The period of WIL differs from programme to programme. The academic programmes listed below are those with a compulsory component.
Gaining practical experience by applying lecture room learning in a “real world” work environment. This involves observing theory in action and the opportunity to integrate theory as well as receiving feedback on the ability to apply it.
Experience the realities of the workforce and the business environment and in the process have an opportunity to acquire adaptable work habits.
Utilising the workplace employer’s educational resources, that is, equipment, laboratories, training materials, databases, for example, that may be unavailable on campus.
Refining existing and developing new professional skills.
Learning the criteria for the success of and continued work in the commercial and industrial environment.
Opportunity to investigate/explore, test, identify and establish career choices and paths.
Opportunity to define personal areas of interest, values, strengths and aptitude thus experiencing professional development and personal growth.
Obtaining a feedback on interpersonal skills.

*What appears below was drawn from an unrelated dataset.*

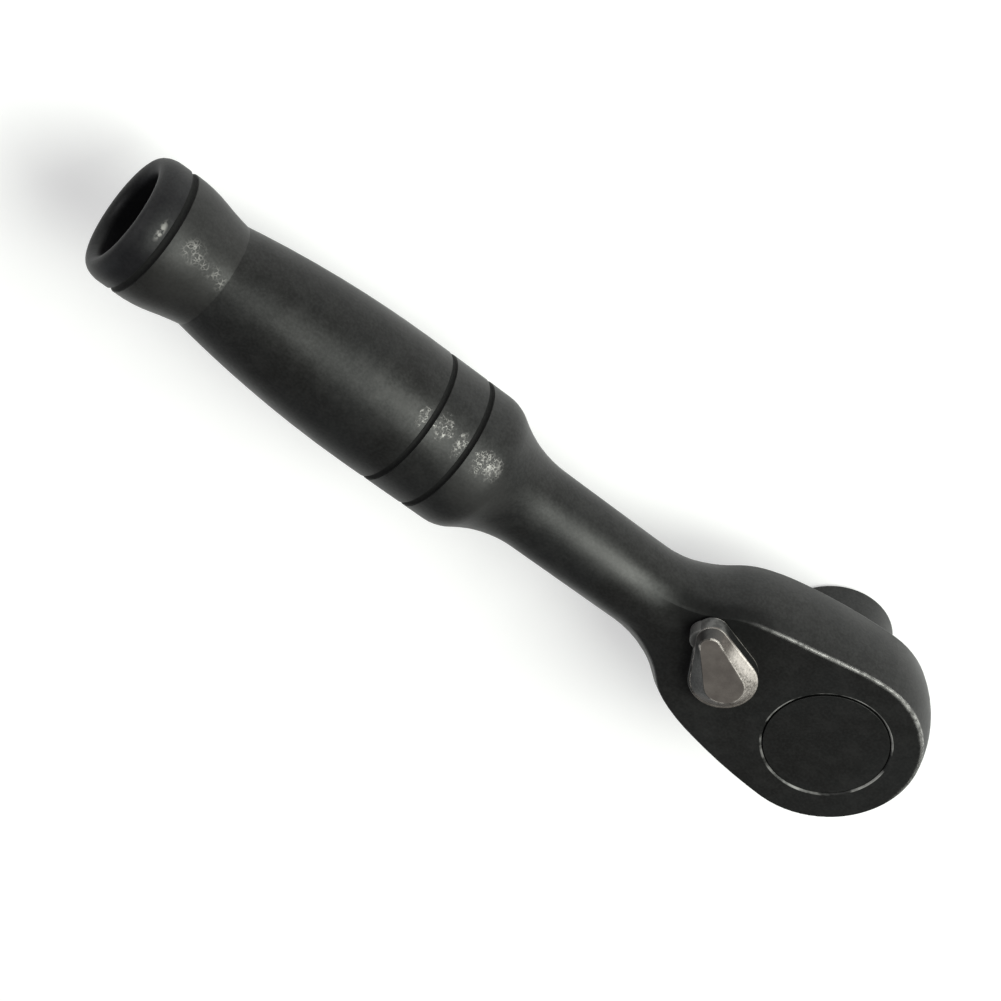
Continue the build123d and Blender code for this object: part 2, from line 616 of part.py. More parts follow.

Developing a relationship with employees and mentors that provide an opportunity to start developing a network of professional contacts within one’s field hence obtaining referees and references: An opportunity to identify professional role models in the business environment.
Be more sensitive towards different learning styles, expansion of previous learning experiences and negotiable learning methods that suit the individual.
Opportunity to develop responsibility.
Gaining an edge in the job market.
Taking a break from school but retaining “full-time” student status.
Students seeking WIL positions provide employers with a pool of prospective employees who can benefit employing organisations.
Students are a source of low-cost temporary, motivated employees who are able to productively contribute to the organization and are available to meet fluctuating workloads.
Improved staff efficiency, as students can be used to relieve higher paid permanent staff from routine tasks, to handle peak workloads and to carry out special projects.
Employers and students are provided with an opportunity to determine, in a non-threatening situation, whether there is a suitable “match” for permanent employment, a cost-effective method of staff recruitment. Student’s work performances are evaluated during the co-op assignment and then successful ones (students) hired upon graduation.
WIL offers an ideal opportunity to assess the potential of employees for further development and advancement.
The employment of students can increase the motivation of permanent staff with whom they work.
WIL strengthens the relationship between employers and educational institutions. Advantages include cross-pollination and improved career-directed education as employers contribute to curriculum design.
The objective of the work-preparedness programme is to explain the concept of work-integrated learning (WIL), what is expected of the student while on training and what the student must expect from the employer.
Students are each given a work-preparedness handbook which contains all the information necessary for students on a WIL programme.
The purpose of the career expo is to provide WSU final year students with face-to-face networking opportunities with employers.
It is also meant for employers to enlighten students on opportunities available in their companies on WIL, internship, permanent and part-time employment and bursaries.
The role of the WIL Unit is to invite employers to the expo and coordinate everything that has to do with employers in the expo.
Advisory board meetings
Walter Sisulu University, as an engaged university offering a comprehensive range of programmes, supports two-way communication on academic matters between the University, external stakeholders and the community it serves.